Let’s say that your crossing paths with Demna seems to be rather karmic, as it happens quite often. He has just released his own version of the adidas collaboration in his resort show in New York. What do you think of it?

I think that the show was extraordinarily beautiful. I believe that we share a sort of dialogue. We do things differently, but there’s some sort of affinity—and also we both work in this specific moment in time, and we have to confront similar issues on many levels. What he does always resonates really powerfully for me. As for the adidas exercise, it’s as if we both had painted a version of Monet’s Water Lily Pond…I’m older than Demna, and I lived my personal experience with adidas at a time when all the kids wanted to have an adidas tracksuit. It wasn’t strictly a sporty tracksuit for the gym. It was almost an informal version of the formal traditional masculine suit, but it was so cool. Or you could wear only the zippered jacket styled with jeans, as my mother used to do. So I grew up with this idea of adidas being a bit bourgeois but also rather subversive. It introduced a modern idea of freedom, mixing sporty codes within the bourgeois repertoire while loosening up its formality, giving the possibility of a less constrictive self-representation.

I don’t know what Demna’s personal story with the adidas mystique is, but we’ve approached the same codes in a completely different way. My approach has been a fun way to look at that world, when sportswear had a chic retro edge, while Demna has interpreted it more like a uniform. The same thing can transform and mutate into completely different entities, it just depends from which perspective you look at it. It’s utterly fascinating.

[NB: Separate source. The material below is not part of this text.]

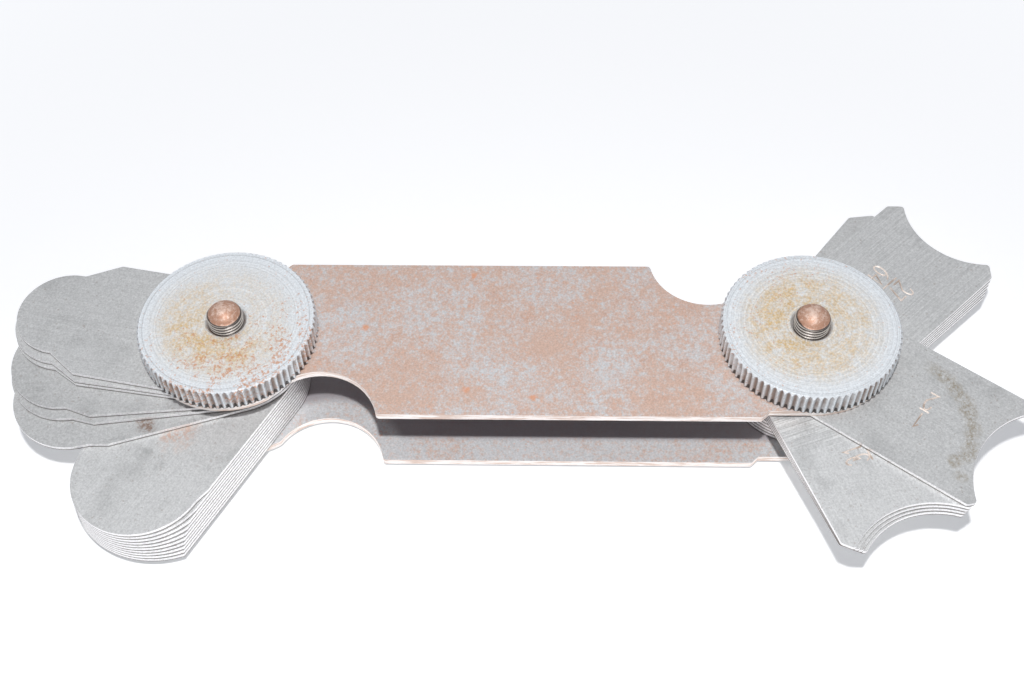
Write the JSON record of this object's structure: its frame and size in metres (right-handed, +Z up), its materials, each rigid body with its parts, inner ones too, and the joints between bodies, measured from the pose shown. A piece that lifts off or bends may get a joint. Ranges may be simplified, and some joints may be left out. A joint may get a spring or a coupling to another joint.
{
  "type": "radius gauge",
  "caption": "Hand radius gauge: fans of convex and concave steel leaves pivot between two plates and are clamped by knurled nuts on threaded studs.",
  "frame": {"origin": "on the left stud's axis, at the underside of its head, which the gauge rests on", "axes": "+X from the left stud, which carries the convex leaves, to the right stud; +Y away from the front edge; +Z up through the plates to the nuts"},
  "size_m": [0.1397, 0.0606, 0.02],
  "materials": {
    "plate_steel": "satin steel with a mottled brownish film and bright worn edges",
    "stud_steel": "turned steel, tarnished copper brown on the domed end",
    "nut_steel": "turned satin steel with fine rings on top, knurled rim, rust bloom round the stud",
    "leaf_steel": "fine satin ground steel, bright edges, a few rust stains"
  },
  "bodies": {
    "frame": {"lower_plate": "plate_steel", "upper_plate": "plate_steel", "left_stud": "stud_steel", "right_stud": "stud_steel"},
    "left_nut": {"left_nut": "nut_steel"},
    "right_nut": {"right_nut": "nut_steel"},
    "convex_leaf_17_64": {"convex_leaf_17_64": "leaf_steel"},
    "convex_leaf_18_64": {"convex_leaf_18_64": "leaf_steel"},
    "convex_leaf_19_64": {"convex_leaf_19_64": "leaf_steel"},
    "convex_leaf_20_64": {"convex_leaf_20_64": "leaf_steel"},
    "convex_leaf_21_64": {"convex_leaf_21_64": "leaf_steel"},
    "convex_leaf_22_64": {"convex_leaf_22_64": "leaf_steel"},
    "convex_leaf_23_64": {"convex_leaf_23_64": "leaf_steel"},
    "convex_leaf_24_64": {"convex_leaf_24_64": "leaf_steel"},
    "convex_leaf_25_64": {"convex_leaf_25_64": "leaf_steel"},
    "convex_leaf_26_64": {"convex_leaf_26_64": "leaf_steel"},
    "convex_leaf_27_64": {"convex_leaf_27_64": "leaf_steel"},
    "convex_leaf_28_64": {"convex_leaf_28_64": "leaf_steel"},
    "convex_leaf_29_64": {"convex_leaf_29_64": "leaf_steel"},
    "convex_leaf_30_64": {"convex_leaf_30_64": "leaf_steel"},
    "convex_leaf_31_64": {"convex_leaf_31_64": "leaf_steel"},
    "convex_leaf_32_64": {"convex_leaf_32_64": "leaf_steel"},
    "concave_leaf_32_64": {"concave_leaf_32_64": "leaf_steel"},
    "concave_leaf_31_64": {"concave_leaf_31_64": "leaf_steel"},
    "concave_leaf_30_64": {"concave_leaf_30_64": "leaf_steel"},
    "concave_leaf_29_64": {"concave_leaf_29_64": "leaf_steel"},
    "concave_leaf_28_64": {"concave_leaf_28_64": "leaf_steel"},
    "concave_leaf_27_64": {"concave_leaf_27_64": "leaf_steel"},
    "concave_leaf_26_64": {"concave_leaf_26_64": "leaf_steel"},
    "concave_leaf_25_64": {"concave_leaf_25_64": "leaf_steel"},
    "concave_leaf_24_64": {"concave_leaf_24_64": "leaf_steel"},
    "concave_leaf_23_64": {"concave_leaf_23_64": "leaf_steel"},
    "concave_leaf_22_64": {"concave_leaf_22_64": "leaf_steel"},
    "concave_leaf_21_64": {"concave_leaf_21_64": "leaf_steel"},
    "concave_leaf_20_64": {"concave_leaf_20_64": "leaf_steel"},
    "concave_leaf_19_64": {"concave_leaf_19_64": "leaf_steel"},
    "concave_leaf_18_64": {"concave_leaf_18_64": "leaf_steel"},
    "concave_leaf_17_64": {"concave_leaf_17_64": "leaf_steel"}
  },
  "joints": [
    {"name": "left_nut_turn", "type": "hinge", "parent": "frame", "child": "left_nut", "pos_m": [0, 0, 0.0155], "axis": [0, 0, 1], "range_deg": [0, 540]},
    {"name": "right_nut_turn", "type": "hinge", "parent": "frame", "child": "right_nut", "pos_m": [0.07938, 0, 0.0155], "axis": [0, 0, 1], "range_deg": [0, 540]},
    {"name": "convex_leaf_17_64_turn", "type": "hinge", "parent": "frame", "child": "convex_leaf_17_64", "pos_m": [0, 0, 0.007], "axis": [0, 0, 1], "continuous": true},
    {"name": "convex_leaf_18_64_turn", "type": "hinge", "parent": "frame", "child": "convex_leaf_18_64", "pos_m": [0, 0, 0.007], "axis": [0, 0, 1], "continuous": true},
    {"name": "convex_leaf_19_64_turn", "type": "hinge", "parent": "frame", "child": "convex_leaf_19_64", "pos_m": [0, 0, 0.007], "axis": [0, 0, 1], "continuous": true},
    {"name": "convex_leaf_20_64_turn", "type": "hinge", "parent": "frame", "child": "convex_leaf_20_64", "pos_m": [0, 0, 0.007], "axis": [0, 0, 1], "continuous": true},
    {"name": "convex_leaf_21_64_turn", "type": "hinge", "parent": "frame", "child": "convex_leaf_21_64", "pos_m": [0, 0, 0.007], "axis": [0, 0, 1], "continuous": true},
    {"name": "convex_leaf_22_64_turn", "type": "hinge", "parent": "frame", "child": "convex_leaf_22_64", "pos_m": [0, 0, 0.007], "axis": [0, 0, 1], "continuous": true},
    {"name": "convex_leaf_23_64_turn", "type": "hinge", "parent": "frame", "child": "convex_leaf_23_64", "pos_m": [0, 0, 0.007], "axis": [0, 0, 1], "continuous": true},
    {"name": "convex_leaf_24_64_turn", "type": "hinge", "parent": "frame", "child": "convex_leaf_24_64", "pos_m": [0, 0, 0.007], "axis": [0, 0, 1], "continuous": true},
    {"name": "convex_leaf_25_64_turn", "type": "hinge", "parent": "frame", "child": "convex_leaf_25_64", "pos_m": [0, 0, 0.007], "axis": [0, 0, 1], "continuous": true},
    {"name": "convex_leaf_26_64_turn", "type": "hinge", "parent": "frame", "child": "convex_leaf_26_64", "pos_m": [0, 0, 0.007], "axis": [0, 0, 1], "continuous": true},
    {"name": "convex_leaf_27_64_turn", "type": "hinge", "parent": "frame", "child": "convex_leaf_27_64", "pos_m": [0, 0, 0.007], "axis": [0, 0, 1], "continuous": true},
    {"name": "convex_leaf_28_64_turn", "type": "hinge", "parent": "frame", "child": "convex_leaf_28_64", "pos_m": [0, 0, 0.007], "axis": [0, 0, 1], "continuous": true},
    {"name": "convex_leaf_29_64_turn", "type": "hinge", "parent": "frame", "child": "convex_leaf_29_64", "pos_m": [0, 0, 0.007], "axis": [0, 0, 1], "continuous": true},
    {"name": "convex_leaf_30_64_turn", "type": "hinge", "parent": "frame", "child": "convex_leaf_30_64", "pos_m": [0, 0, 0.007], "axis": [0, 0, 1], "continuous": true},
    {"name": "convex_leaf_31_64_turn", "type": "hinge", "parent": "frame", "child": "convex_leaf_31_64", "pos_m": [0, 0, 0.007], "axis": [0, 0, 1], "continuous": true},
    {"name": "convex_leaf_32_64_turn", "type": "hinge", "parent": "frame", "child": "convex_leaf_32_64", "pos_m": [0, 0, 0.007], "axis": [0, 0, 1], "continuous": true},
    {"name": "concave_leaf_32_64_turn", "type": "hinge", "parent": "frame", "child": "concave_leaf_32_64", "pos_m": [0.07938, 0, 0.007], "axis": [0, 0, 1], "continuous": true},
    {"name": "concave_leaf_31_64_turn", "type": "hinge", "parent": "frame", "child": "concave_leaf_31_64", "pos_m": [0.07938, 0, 0.007], "axis": [0, 0, 1], "continuous": true},
    {"name": "concave_leaf_30_64_turn", "type": "hinge", "parent": "frame", "child": "concave_leaf_30_64", "pos_m": [0.07938, 0, 0.007], "axis": [0, 0, 1], "continuous": true},
    {"name": "concave_leaf_29_64_turn", "type": "hinge", "parent": "frame", "child": "concave_leaf_29_64", "pos_m": [0.07938, 0, 0.007], "axis": [0, 0, 1], "continuous": true},
    {"name": "concave_leaf_28_64_turn", "type": "hinge", "parent": "frame", "child": "concave_leaf_28_64", "pos_m": [0.07938, 0, 0.007], "axis": [0, 0, 1], "continuous": true},
    {"name": "concave_leaf_27_64_turn", "type": "hinge", "parent": "frame", "child": "concave_leaf_27_64", "pos_m": [0.07938, 0, 0.007], "axis": [0, 0, 1], "continuous": true},
    {"name": "concave_leaf_26_64_turn", "type": "hinge", "parent": "frame", "child": "concave_leaf_26_64", "pos_m": [0.07938, 0, 0.007], "axis": [0, 0, 1], "continuous": true},
    {"name": "concave_leaf_25_64_turn", "type": "hinge", "parent": "frame", "child": "concave_leaf_25_64", "pos_m": [0.07938, 0, 0.007], "axis": [0, 0, 1], "continuous": true},
    {"name": "concave_leaf_24_64_turn", "type": "hinge", "parent": "frame", "child": "concave_leaf_24_64", "pos_m": [0.07938, 0, 0.007], "axis": [0, 0, 1], "continuous": true},
    {"name": "concave_leaf_23_64_turn", "type": "hinge", "parent": "frame", "child": "concave_leaf_23_64", "pos_m": [0.07938, 0, 0.007], "axis": [0, 0, 1], "continuous": true},
    {"name": "concave_leaf_22_64_turn", "type": "hinge", "parent": "frame", "child": "concave_leaf_22_64", "pos_m": [0.07938, 0, 0.007], "axis": [0, 0, 1], "continuous": true},
    {"name": "concave_leaf_21_64_turn", "type": "hinge", "parent": "frame", "child": "concave_leaf_21_64", "pos_m": [0.07938, 0, 0.007], "axis": [0, 0, 1], "continuous": true},
    {"name": "concave_leaf_20_64_turn", "type": "hinge", "parent": "frame", "child": "concave_leaf_20_64", "pos_m": [0.07938, 0, 0.007], "axis": [0, 0, 1], "continuous": true},
    {"name": "concave_leaf_19_64_turn", "type": "hinge", "parent": "frame", "child": "concave_leaf_19_64", "pos_m": [0.07938, 0, 0.007], "axis": [0, 0, 1], "continuous": true},
    {"name": "concave_leaf_18_64_turn", "type": "hinge", "parent": "frame", "child": "concave_leaf_18_64", "pos_m": [0.07938, 0, 0.007], "axis": [0, 0, 1], "continuous": true},
    {"name": "concave_leaf_17_64_turn", "type": "hinge", "parent": "frame", "child": "concave_leaf_17_64", "pos_m": [0.07938, 0, 0.007], "axis": [0, 0, 1], "continuous": true}
  ]
}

Speaking of mutations, your work has often addressed the idea of metamorphosis, there’s a visual and conceptual subtext of things transforming and becoming something else, which also resonates with the fluidity of today’s ways of self-representation…

The experimentation with adidas started from an affinity of codes, but also from something ambiguous, which is another concept very much present in my work — the ambiguous nature of things. Today sportswear has completely invaded the space of ready-to-wear. While in the ’90s it was more a juxtaposition, like borrowing sporty elements to be used as styling corollary, today the mutation is complete. The sneaker will certainly have pride of place in fashion history books, it’s the shoe which has changed the perception of contemporary fashion.

What I wanted to do with my adidas experience was a journey through the mutation of sportswear codes. So I transformed them into a myriad of specimens, like into a sweeping, dark velvet gown fit for the Countess of Castiglione or for a weeping widow; I’ve morphed them into romantic concoctions which would’ve suited Victorian damsels or the heroines of the movie Picnic at Hanging Rock; I was also thinking about the stripes of Napoleon III’s military uniforms…

Photo Courtesy of Gucci

Photo Courtesy of Gucci

The adidas x Gucci collection which is out today looks like a complete Guccification of adidas. Your decorative flair has taken over the adidas emblems like the Three Stripes and the Trefoil, which you’ve morphed into a print, spreading it on every possible surface, from bags to clothes to accessories…

Yes, I’m a bit of a situationist, I’ve transformed this experience into a kaleidoscopic experiment, like when in grade school you play with your chemistry set; there’s always a playful element of disguise in my journeys, as if they were randomly made by a child, you shuffle the chemical ingredients, you mess up the road signals…Even in the advertising campaign there’s a touch of ambiguity, we shot it in movement, we wanted dynamism, but you don’t really understand if we’ve taken it seriously or we were actually being playful… And the adidas lotus flower has become a hybrid between William Morris and the wallpaper of my mother’s drawing room, the Three Stripes have become something else. I dived into adidas’s archive, and I’ve worked within a perimeter of rules and respect for their codes, but my take on decoration is rather obsessive, so obviously I wanted to mutate them. And adidas in its history has been able to absorb innumerable transformations. Think of the adidas dress Madonna wore in 1993, reconfigured by designer Laura Whitcomb, it was actually a very inspiring first. This practice of mutual experimentation between different languages has now become rather commonplace. Today the idea that we can do much more than we thought possible has propagated, I hope I’ve contributed to make the concept circulate.

Is there any dream collaboration you’d like to pursue?

If he were alive, Keith Haring would be my dream collaboration. It would’ve been fantastic, because he was the artist of the hieroglyphs—logos are actually hieroglyphs. I remember here in Rome, he painted a tunnel near the train station, where I used to pass by everyday. It was a wonderful work, full of meanings and so cool, and every time I saw it it transported me into my desire to see New York. He as an artist has really inhabited my Pop imagery. His obsessive way of covering every surface with his glyphs, transforming them into something else, is actually very similar to my obsession to metamorphose, to modify and mutate.

I’m not saying that I would’ve loved to meet Andy Warhol, I’m already happy with Keith Haring! But picking up again on the idea of collaborating creatively with different talents, my idea of fashion is that it’s a constellation. An orchestrated medley of different times, sounds, and places, fashion has never been a pure, untouched space. If we think of the greatest fashion designers, they’ve all exchanged languages with those of others—and art, music, literature have done it too. If you look and listen to the words of others, you can accomplish great things.